** Job **
Output exactly the lines that run from the line containing "const part = new THREE.Group();" through the line containing "# ---- shader", with both ends included.

** Given data **
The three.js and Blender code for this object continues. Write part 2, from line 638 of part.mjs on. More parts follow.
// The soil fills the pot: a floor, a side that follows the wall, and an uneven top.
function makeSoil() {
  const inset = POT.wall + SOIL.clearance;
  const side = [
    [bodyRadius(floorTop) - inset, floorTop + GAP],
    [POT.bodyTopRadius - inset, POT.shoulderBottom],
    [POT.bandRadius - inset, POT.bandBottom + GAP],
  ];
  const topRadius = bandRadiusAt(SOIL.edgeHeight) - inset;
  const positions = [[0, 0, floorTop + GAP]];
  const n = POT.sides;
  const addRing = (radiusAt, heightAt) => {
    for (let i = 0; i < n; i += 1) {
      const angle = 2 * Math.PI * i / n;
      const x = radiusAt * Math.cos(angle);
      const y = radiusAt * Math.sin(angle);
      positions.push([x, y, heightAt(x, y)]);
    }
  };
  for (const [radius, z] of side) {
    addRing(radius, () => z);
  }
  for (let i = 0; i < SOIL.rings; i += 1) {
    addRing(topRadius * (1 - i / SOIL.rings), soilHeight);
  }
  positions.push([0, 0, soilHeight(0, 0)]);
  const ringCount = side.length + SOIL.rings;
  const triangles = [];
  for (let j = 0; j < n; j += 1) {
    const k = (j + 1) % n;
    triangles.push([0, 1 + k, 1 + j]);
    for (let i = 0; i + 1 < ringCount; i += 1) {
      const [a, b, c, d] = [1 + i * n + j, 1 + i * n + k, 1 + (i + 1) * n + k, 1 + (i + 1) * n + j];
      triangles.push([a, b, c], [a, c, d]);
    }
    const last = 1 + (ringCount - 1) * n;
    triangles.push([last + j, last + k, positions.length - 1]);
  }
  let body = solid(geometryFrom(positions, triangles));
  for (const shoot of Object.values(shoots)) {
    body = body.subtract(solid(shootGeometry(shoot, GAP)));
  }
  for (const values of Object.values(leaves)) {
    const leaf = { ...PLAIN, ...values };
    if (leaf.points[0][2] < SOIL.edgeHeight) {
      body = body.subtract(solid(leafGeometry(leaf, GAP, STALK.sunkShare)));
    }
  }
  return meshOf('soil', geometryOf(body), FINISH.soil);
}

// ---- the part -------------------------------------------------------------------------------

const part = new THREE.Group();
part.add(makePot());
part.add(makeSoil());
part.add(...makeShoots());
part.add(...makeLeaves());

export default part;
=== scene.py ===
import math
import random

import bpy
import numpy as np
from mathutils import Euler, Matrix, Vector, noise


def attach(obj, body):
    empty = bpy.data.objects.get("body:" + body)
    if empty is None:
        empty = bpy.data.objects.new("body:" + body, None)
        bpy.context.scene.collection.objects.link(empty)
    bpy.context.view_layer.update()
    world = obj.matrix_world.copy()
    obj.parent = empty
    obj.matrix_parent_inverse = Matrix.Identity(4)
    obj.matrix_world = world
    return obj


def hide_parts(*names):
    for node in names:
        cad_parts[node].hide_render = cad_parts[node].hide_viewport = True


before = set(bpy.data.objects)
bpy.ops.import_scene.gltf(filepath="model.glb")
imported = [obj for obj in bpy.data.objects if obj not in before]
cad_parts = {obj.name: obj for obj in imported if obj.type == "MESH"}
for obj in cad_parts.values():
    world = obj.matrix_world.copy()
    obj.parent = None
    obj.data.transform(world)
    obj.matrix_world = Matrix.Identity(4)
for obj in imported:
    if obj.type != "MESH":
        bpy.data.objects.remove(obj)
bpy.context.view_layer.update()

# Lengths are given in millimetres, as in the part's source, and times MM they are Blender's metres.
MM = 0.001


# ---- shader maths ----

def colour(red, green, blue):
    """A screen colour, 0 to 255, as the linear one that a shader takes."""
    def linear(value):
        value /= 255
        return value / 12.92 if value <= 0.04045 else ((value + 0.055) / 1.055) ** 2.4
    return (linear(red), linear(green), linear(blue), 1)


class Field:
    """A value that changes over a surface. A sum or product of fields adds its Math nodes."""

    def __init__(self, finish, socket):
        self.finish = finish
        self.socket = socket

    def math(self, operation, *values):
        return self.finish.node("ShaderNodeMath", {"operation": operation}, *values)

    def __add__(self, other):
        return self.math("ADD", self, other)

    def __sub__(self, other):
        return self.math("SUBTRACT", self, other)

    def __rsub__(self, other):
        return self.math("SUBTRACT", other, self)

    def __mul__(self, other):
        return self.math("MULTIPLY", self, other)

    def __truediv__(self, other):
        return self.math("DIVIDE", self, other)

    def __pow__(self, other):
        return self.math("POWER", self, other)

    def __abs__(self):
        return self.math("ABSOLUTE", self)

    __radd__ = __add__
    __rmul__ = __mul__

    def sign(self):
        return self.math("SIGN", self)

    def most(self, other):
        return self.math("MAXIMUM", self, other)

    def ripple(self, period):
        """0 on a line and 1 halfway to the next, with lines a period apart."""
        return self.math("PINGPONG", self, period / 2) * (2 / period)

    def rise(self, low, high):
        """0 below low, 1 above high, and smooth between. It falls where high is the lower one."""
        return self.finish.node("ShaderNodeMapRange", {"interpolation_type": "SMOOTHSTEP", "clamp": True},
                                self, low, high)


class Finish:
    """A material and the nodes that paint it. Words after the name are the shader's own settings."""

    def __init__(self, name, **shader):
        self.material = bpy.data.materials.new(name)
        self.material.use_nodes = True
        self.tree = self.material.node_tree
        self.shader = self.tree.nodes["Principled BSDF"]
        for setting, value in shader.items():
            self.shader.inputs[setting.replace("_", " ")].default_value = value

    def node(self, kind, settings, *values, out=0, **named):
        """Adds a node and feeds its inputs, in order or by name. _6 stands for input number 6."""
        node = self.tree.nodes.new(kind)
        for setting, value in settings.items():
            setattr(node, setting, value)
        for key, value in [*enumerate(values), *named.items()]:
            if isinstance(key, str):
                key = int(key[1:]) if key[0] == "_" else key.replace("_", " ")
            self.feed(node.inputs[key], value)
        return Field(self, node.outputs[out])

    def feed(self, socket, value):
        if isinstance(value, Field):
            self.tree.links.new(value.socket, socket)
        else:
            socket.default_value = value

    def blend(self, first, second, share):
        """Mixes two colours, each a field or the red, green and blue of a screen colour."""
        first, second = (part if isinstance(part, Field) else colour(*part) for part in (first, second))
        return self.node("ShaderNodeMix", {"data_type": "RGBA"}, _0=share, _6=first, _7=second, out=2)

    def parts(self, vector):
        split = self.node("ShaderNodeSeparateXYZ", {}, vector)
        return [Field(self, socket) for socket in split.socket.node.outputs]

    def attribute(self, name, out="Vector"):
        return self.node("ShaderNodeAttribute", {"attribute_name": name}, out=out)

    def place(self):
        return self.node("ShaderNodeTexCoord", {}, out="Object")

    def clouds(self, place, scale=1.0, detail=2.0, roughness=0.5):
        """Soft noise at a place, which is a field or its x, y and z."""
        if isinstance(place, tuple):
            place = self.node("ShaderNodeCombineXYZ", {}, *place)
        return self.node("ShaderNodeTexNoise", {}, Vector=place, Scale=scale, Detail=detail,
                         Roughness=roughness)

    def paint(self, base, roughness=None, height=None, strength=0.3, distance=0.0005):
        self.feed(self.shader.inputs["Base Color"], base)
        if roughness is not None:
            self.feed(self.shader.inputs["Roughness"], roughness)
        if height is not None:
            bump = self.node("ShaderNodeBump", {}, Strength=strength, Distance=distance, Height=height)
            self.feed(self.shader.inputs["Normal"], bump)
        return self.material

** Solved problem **
const part = new THREE.Group();
part.add(makePot());
part.add(makeSoil());
part.add(...makeShoots());
part.add(...makeLeaves());

export default part;
=== scene.py ===
import math
import random

import bpy
import numpy as np
from mathutils import Euler, Matrix, Vector, noise


def attach(obj, body):
    empty = bpy.data.objects.get("body:" + body)
    if empty is None:
        empty = bpy.data.objects.new("body:" + body, None)
        bpy.context.scene.collection.objects.link(empty)
    bpy.context.view_layer.update()
    world = obj.matrix_world.copy()
    obj.parent = empty
    obj.matrix_parent_inverse = Matrix.Identity(4)
    obj.matrix_world = world
    return obj


def hide_parts(*names):
    for node in names:
        cad_parts[node].hide_render = cad_parts[node].hide_viewport = True


before = set(bpy.data.objects)
bpy.ops.import_scene.gltf(filepath="model.glb")
imported = [obj for obj in bpy.data.objects if obj not in before]
cad_parts = {obj.name: obj for obj in imported if obj.type == "MESH"}
for obj in cad_parts.values():
    world = obj.matrix_world.copy()
    obj.parent = None
    obj.data.transform(world)
    obj.matrix_world = Matrix.Identity(4)
for obj in imported:
    if obj.type != "MESH":
        bpy.data.objects.remove(obj)
bpy.context.view_layer.update()

# Lengths are given in millimetres, as in the part's source, and times MM they are Blender's metres.
MM = 0.001


# ---- shader maths ----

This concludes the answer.